> [COLLECTED DATA]

━━━━

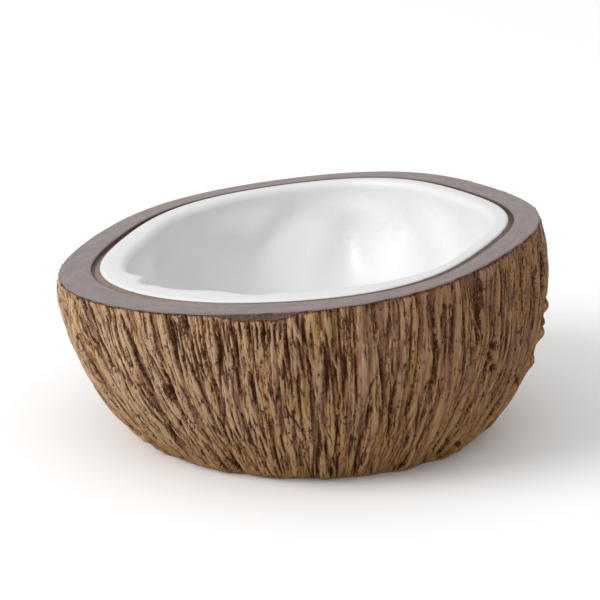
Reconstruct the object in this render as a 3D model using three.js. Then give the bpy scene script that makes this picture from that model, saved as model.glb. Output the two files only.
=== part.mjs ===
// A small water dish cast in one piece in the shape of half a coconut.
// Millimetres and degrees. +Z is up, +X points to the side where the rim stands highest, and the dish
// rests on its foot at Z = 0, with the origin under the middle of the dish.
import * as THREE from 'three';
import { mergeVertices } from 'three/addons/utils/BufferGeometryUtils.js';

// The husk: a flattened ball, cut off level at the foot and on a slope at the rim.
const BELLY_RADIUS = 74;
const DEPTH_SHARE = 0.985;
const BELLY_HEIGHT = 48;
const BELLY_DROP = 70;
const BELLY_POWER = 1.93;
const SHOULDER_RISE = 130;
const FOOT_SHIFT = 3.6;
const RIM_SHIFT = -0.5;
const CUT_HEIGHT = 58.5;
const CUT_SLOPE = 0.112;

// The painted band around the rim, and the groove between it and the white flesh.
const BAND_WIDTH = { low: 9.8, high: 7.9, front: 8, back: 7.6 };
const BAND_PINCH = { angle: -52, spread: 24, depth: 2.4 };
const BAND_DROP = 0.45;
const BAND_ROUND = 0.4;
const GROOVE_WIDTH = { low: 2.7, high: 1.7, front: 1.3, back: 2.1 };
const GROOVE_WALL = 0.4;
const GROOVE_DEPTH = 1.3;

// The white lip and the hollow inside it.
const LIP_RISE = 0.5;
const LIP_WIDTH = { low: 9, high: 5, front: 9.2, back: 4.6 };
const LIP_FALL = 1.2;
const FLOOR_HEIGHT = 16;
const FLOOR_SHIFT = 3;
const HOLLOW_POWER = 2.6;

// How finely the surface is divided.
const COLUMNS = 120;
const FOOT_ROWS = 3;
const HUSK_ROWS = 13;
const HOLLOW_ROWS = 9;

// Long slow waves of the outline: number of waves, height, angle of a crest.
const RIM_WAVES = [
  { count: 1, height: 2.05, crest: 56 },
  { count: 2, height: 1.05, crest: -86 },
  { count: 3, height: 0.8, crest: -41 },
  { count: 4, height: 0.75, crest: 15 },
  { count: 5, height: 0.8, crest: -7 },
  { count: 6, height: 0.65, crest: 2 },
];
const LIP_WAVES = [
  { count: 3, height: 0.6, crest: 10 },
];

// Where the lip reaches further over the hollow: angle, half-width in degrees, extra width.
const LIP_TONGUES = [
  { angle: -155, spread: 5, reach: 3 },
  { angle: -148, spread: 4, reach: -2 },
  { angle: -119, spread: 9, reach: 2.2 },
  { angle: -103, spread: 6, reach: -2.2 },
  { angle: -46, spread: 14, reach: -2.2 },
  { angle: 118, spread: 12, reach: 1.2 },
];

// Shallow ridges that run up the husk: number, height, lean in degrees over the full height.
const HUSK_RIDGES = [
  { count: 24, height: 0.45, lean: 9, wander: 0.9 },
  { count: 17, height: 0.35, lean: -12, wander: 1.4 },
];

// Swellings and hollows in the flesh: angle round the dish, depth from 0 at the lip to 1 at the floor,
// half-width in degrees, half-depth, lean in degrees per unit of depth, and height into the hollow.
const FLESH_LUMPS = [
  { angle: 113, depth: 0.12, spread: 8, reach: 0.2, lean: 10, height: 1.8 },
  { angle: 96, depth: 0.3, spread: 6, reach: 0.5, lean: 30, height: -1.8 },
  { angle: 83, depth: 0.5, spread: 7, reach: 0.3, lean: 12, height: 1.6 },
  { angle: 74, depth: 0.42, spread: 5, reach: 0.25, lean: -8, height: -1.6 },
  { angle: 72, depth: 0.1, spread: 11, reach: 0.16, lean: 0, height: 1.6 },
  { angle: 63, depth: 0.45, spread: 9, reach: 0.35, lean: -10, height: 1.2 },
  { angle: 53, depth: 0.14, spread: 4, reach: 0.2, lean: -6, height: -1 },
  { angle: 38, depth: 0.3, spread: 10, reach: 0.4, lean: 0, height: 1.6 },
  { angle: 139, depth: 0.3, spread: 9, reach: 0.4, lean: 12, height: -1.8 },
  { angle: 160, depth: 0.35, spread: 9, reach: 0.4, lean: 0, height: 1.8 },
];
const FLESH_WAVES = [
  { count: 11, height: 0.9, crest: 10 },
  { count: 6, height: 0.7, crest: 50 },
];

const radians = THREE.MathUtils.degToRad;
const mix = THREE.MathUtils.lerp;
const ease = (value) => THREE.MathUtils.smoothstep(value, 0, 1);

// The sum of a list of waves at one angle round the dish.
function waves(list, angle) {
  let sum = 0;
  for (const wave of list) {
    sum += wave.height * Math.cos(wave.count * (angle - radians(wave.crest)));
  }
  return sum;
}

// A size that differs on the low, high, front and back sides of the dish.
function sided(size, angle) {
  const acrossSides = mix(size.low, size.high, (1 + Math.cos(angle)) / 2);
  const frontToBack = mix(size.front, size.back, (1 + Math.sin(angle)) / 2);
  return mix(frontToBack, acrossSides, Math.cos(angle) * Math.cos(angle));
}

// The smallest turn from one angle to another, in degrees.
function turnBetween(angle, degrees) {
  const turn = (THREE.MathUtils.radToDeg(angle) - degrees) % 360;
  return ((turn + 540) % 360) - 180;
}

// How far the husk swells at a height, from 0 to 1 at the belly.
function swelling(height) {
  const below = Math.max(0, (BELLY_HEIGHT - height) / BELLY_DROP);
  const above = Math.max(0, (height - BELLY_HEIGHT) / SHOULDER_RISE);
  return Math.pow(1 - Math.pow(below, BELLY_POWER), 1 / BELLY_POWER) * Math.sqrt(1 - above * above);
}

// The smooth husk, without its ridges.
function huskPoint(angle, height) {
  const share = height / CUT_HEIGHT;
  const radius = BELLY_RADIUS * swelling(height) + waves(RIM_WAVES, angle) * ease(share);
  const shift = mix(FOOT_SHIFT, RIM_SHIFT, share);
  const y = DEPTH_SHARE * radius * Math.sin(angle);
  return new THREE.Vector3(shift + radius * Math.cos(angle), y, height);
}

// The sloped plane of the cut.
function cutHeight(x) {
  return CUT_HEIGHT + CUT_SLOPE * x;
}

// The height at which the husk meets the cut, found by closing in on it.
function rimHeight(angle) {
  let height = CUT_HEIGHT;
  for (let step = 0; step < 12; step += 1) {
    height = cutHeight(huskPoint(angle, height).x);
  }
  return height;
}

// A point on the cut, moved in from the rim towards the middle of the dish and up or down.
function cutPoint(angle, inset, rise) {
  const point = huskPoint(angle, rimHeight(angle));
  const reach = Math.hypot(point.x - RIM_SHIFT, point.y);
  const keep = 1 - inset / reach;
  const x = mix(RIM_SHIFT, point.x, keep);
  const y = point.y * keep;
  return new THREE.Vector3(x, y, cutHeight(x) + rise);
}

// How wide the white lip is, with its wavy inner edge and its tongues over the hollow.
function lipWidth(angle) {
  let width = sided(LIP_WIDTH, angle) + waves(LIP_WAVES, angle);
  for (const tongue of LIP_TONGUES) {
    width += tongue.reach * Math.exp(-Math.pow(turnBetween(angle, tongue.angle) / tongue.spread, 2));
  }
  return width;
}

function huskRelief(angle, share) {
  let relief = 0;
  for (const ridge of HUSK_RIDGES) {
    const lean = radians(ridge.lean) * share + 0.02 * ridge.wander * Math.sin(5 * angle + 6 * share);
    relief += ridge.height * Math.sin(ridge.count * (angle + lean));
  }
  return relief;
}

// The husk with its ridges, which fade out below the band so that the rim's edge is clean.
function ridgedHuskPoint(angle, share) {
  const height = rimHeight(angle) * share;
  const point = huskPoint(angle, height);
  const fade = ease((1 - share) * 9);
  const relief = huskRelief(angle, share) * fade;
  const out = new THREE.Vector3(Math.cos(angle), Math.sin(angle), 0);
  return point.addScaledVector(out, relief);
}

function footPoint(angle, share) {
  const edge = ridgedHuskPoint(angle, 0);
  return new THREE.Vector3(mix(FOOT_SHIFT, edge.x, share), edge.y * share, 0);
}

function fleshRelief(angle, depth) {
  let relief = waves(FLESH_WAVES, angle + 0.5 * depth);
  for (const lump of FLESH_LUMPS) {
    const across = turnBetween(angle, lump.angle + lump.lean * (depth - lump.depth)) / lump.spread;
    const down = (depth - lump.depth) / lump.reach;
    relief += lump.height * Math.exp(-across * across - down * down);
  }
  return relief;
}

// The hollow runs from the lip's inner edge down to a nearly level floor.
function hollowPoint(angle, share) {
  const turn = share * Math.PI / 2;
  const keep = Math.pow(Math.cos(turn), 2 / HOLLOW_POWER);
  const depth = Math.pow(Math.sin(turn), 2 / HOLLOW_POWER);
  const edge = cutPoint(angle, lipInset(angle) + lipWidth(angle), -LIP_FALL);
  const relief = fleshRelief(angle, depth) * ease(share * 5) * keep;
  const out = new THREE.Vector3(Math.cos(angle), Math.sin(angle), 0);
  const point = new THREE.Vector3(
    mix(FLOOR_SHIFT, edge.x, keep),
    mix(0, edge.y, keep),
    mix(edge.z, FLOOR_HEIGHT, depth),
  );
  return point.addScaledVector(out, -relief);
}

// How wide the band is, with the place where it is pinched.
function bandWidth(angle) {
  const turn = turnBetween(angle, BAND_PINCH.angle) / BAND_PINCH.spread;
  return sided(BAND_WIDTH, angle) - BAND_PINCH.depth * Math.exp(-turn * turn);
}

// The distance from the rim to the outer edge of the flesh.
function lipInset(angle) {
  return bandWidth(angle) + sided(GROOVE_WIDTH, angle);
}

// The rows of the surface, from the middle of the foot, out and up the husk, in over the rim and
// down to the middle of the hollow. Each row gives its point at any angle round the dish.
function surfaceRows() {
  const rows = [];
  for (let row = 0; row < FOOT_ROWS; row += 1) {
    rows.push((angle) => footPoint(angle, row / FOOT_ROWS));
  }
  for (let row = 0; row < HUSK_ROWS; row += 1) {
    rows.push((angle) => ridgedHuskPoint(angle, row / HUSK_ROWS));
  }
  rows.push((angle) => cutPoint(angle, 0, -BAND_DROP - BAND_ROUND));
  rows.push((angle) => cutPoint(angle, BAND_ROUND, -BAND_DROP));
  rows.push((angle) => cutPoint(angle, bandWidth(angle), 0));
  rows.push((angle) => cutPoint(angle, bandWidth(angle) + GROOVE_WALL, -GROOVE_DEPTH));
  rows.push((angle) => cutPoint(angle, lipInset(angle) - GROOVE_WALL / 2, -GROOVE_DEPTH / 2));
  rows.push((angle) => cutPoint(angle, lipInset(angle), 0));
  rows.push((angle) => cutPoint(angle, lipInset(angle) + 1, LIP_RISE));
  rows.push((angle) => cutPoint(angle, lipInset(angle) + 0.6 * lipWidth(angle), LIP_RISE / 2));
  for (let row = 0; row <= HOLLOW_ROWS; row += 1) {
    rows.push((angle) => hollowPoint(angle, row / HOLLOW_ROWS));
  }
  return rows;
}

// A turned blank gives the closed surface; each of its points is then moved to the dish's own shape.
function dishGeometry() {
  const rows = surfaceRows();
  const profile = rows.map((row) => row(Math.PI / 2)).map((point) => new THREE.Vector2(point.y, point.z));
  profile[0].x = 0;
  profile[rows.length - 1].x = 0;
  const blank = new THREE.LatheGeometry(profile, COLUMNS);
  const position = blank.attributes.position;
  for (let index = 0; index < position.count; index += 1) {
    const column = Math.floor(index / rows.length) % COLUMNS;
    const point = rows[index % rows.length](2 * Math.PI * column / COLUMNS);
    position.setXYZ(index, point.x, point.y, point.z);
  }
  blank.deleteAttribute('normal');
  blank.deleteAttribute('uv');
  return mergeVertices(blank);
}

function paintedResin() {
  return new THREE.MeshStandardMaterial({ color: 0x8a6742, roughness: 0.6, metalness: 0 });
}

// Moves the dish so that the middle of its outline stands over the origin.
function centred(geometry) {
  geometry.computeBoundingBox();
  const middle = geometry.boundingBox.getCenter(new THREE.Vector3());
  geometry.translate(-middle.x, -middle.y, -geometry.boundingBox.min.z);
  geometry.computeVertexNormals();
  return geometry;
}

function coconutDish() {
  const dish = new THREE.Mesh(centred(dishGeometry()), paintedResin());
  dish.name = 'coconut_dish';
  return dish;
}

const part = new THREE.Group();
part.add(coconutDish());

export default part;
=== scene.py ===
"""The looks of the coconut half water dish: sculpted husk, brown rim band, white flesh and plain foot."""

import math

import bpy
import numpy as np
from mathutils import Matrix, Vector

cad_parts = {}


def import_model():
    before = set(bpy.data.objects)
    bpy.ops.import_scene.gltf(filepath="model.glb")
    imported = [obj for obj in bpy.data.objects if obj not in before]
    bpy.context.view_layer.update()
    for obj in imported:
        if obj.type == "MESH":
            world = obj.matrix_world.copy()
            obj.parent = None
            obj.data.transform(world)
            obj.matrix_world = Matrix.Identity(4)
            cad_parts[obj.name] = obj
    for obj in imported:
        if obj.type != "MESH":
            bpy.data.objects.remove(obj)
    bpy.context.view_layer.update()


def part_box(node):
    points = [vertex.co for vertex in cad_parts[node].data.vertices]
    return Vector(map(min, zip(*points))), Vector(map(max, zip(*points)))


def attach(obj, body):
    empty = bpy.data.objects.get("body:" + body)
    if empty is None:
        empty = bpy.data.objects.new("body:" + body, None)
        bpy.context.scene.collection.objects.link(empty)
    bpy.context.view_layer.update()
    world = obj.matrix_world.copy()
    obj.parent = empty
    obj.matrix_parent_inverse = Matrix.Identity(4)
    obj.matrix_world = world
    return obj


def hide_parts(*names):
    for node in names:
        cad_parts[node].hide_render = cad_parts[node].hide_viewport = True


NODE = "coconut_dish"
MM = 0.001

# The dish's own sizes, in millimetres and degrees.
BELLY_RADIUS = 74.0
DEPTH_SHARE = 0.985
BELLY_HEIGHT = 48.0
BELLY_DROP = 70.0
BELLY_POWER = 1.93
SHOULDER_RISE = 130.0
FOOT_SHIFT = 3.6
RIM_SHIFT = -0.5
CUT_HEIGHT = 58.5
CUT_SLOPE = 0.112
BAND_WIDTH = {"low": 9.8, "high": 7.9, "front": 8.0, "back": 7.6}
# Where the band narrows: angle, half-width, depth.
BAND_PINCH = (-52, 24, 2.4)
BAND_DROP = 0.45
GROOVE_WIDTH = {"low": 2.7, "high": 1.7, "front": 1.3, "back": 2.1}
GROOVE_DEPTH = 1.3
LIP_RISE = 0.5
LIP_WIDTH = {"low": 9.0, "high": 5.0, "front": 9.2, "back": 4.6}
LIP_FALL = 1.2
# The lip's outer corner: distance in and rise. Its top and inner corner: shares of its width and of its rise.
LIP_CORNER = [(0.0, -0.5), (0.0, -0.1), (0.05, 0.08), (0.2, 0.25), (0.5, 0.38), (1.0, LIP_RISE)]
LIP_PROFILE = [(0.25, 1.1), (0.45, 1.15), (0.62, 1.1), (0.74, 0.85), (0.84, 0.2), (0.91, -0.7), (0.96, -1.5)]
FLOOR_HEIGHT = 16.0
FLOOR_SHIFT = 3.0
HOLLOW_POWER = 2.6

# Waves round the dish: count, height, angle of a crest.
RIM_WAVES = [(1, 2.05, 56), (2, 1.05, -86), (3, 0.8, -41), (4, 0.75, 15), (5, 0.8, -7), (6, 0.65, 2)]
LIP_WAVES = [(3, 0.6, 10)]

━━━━

> [REQUIREMENTS] Look above for the line that contains "cad_parts[obj.name] = obj". Starting there, transcribe every line exactly until you have copied the line that contains "if empty is".

> [OUTPUT]
            cad_parts[obj.name] = obj
    for obj in imported:
        if obj.type != "MESH":
            bpy.data.objects.remove(obj)
    bpy.context.view_layer.update()


def part_box(node):
    points = [vertex.co for vertex in cad_parts[node].data.vertices]
    return Vector(map(min, zip(*points))), Vector(map(max, zip(*points)))


def attach(obj, body):
    empty = bpy.data.objects.get("body:" + body)
    if empty is None:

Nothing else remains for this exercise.